Ausgrabungen am Markt Ausgrabungen am Markt: Turm-Mauern jetzt sichtbar
Halle/MZ. - Noch ist die Fläche, auf dem der neue Kaufhof-Bau am Markt entstehen soll, in den Händen der Archäologen. Mit Spitzhacke, Schaufel und Hammer sind sie bis etwa Mitte Mai dabei, bis zum Baubeginn die Reste des alten Waage-Gebäudes sowie darunter liegende Schichten freizulegen und durch Dokumentieren vor dem Vergessen zu bewahren.
Begleitet werden die Arbeiten des Grabungsleiters Ulf Ickerodt und seiner Mitarbeiter von den Blicken zahlreicher Passanten, die über den Bauzaun hinweg nicht mit Vermutungen sparen. Blieb ihnen bisher der Einblick wegen des geschlossenen Zauns verwehrt, liegt ihnen nun, ebenso wie den Archäologen selbst, ein gehöriges Stück mittelalterliche hallesche Geschichte zu Füßen. "Wir haben jetzt die kompletten Grundmauern des Turmes, der sich im alten Waagegebäude befand, freigelegt", erklärt Ulf Ickerodt, der die Grabungen an der Nordostecke leitet.
Bei den Arbeiten stießen die Archäologen auf die auch für damalige Zeiten ungewöhnlich dicken Mauern - drei Meter sind diese stark. "Die Dicke hat seinen Grund", erklärt Ickerodt. "Der Turm wurde früher als Archivturm genutzt, und da es keine brandschutz-technische Sicherung gab, schützten stärkere Mauern die städtischen Unterlagen vor der Vernichtung durch Feuer oder Wasser."

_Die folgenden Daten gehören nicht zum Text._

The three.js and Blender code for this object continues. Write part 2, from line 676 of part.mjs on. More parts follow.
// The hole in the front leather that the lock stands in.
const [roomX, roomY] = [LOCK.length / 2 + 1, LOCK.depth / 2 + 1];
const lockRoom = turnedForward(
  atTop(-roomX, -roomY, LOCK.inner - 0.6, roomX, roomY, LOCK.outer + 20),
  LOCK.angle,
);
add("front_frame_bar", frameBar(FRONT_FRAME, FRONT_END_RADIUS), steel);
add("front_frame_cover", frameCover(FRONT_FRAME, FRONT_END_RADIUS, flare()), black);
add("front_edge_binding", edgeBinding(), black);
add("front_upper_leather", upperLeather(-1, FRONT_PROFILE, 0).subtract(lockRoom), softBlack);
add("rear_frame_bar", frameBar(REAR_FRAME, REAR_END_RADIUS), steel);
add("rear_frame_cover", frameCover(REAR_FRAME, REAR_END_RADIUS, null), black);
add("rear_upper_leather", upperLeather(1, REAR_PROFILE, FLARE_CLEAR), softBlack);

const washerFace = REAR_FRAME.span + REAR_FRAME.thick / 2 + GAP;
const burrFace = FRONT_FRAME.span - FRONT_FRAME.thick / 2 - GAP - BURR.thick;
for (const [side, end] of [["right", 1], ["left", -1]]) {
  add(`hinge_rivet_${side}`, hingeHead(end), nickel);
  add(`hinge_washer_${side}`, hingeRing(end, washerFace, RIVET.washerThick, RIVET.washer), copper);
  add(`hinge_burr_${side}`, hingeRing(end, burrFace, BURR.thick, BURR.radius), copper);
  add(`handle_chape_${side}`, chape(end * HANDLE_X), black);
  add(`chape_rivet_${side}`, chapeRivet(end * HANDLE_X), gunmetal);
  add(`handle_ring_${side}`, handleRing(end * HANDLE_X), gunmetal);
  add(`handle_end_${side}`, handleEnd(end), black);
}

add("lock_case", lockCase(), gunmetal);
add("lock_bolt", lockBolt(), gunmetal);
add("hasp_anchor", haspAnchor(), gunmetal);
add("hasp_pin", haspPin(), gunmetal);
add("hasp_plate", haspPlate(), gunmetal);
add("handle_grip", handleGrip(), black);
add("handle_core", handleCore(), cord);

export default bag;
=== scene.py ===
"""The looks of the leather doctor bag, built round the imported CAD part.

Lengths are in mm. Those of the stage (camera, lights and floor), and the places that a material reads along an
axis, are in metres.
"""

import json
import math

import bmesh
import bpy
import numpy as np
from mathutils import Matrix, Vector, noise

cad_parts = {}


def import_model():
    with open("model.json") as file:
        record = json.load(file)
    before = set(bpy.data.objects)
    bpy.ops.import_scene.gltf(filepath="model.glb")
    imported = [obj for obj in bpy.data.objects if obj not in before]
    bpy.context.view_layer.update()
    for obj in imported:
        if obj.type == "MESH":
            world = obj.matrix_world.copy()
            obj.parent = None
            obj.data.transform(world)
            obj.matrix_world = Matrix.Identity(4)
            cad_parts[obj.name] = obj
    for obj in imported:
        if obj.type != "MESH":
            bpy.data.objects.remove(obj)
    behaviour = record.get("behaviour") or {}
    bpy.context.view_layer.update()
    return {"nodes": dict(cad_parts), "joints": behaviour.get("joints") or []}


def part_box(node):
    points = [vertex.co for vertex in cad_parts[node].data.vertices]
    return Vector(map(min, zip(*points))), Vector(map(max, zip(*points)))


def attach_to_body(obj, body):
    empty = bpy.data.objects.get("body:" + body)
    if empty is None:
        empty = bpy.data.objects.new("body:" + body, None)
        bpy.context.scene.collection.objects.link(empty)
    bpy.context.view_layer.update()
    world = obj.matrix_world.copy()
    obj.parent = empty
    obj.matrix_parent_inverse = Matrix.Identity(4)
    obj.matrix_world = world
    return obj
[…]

Erbaut wurde der Turm, der vor dem Bau des heutigen Roten Turmes "rother Thurm" genannt wurde, im Ende des 14., Anfang des 15. Jahrhunderts. Gut erkennbar ist nun, nachdem die Ausgrabungsarbeiten auf diesem Areal ihrem Ende entgegen gehen, die quadratische Grundform des später auch als Gerichtsstätte genutzten Turmes. Um diesen wurde nach dem Abriss der alten, hölzernen Waage 1573 ein Gebäude - die spätere Waage - gemauert, wodurch der Turm nach außen nicht mehr sichtbar war. "Wir hoffen nun, noch Reste des ersten Waage-Gebäudes zu finden, das etwa um 1341 aus Holz erbaut wurde", so der Archäologe. Um den guterhaltenen Fund auch nach dem Ende der Grabungen noch betrachten zu können, soll Ickerodt zufolge in dem Kaufhof-Neubau ein Stück Glas im Fußboden den Blick auf die Grundmauern freigeben.
Noch aber wird gegraben, notiert und festgehalten. Die Eckdaten eines Kastenbrunnens aus dem Mittelalter beispielsweise, an dem Sabine Bauermeister Proben für eine dendrologische Untersuchung sichert. Mit dieser wird das genaue Alter der Holz-Pfosten und damit annähernd des Brunnens bestimmt. Während das Grabungsgeschehen auf dem Markt für Zuschauer recht spektakulär ist, sind die Archäologen auf einem zweiten Feld in der Rathausstraße/Ecke Brüderstraße ebenfalls dabei, Funde zu bergen. "Wir sind vermutlich auf eine mittelalterliche Latrine gestoßen", erklärt Matthias Elbert, der ein gut erhaltenes, freigelegtes Weidengeflecht ausmisst. Nebenan sind Mitarbeiter dabei, einzelne Scherben eines spätmittelalterlichen Tongefäßes behutsam von Erde und Steinen zu befreien.
In den nächsten Tagen können einzelne archäologische Funde in einem Schaukasten am Markt begutachtet und der Grabungsablauf an Hand von Schautafeln nachvollzogen werden.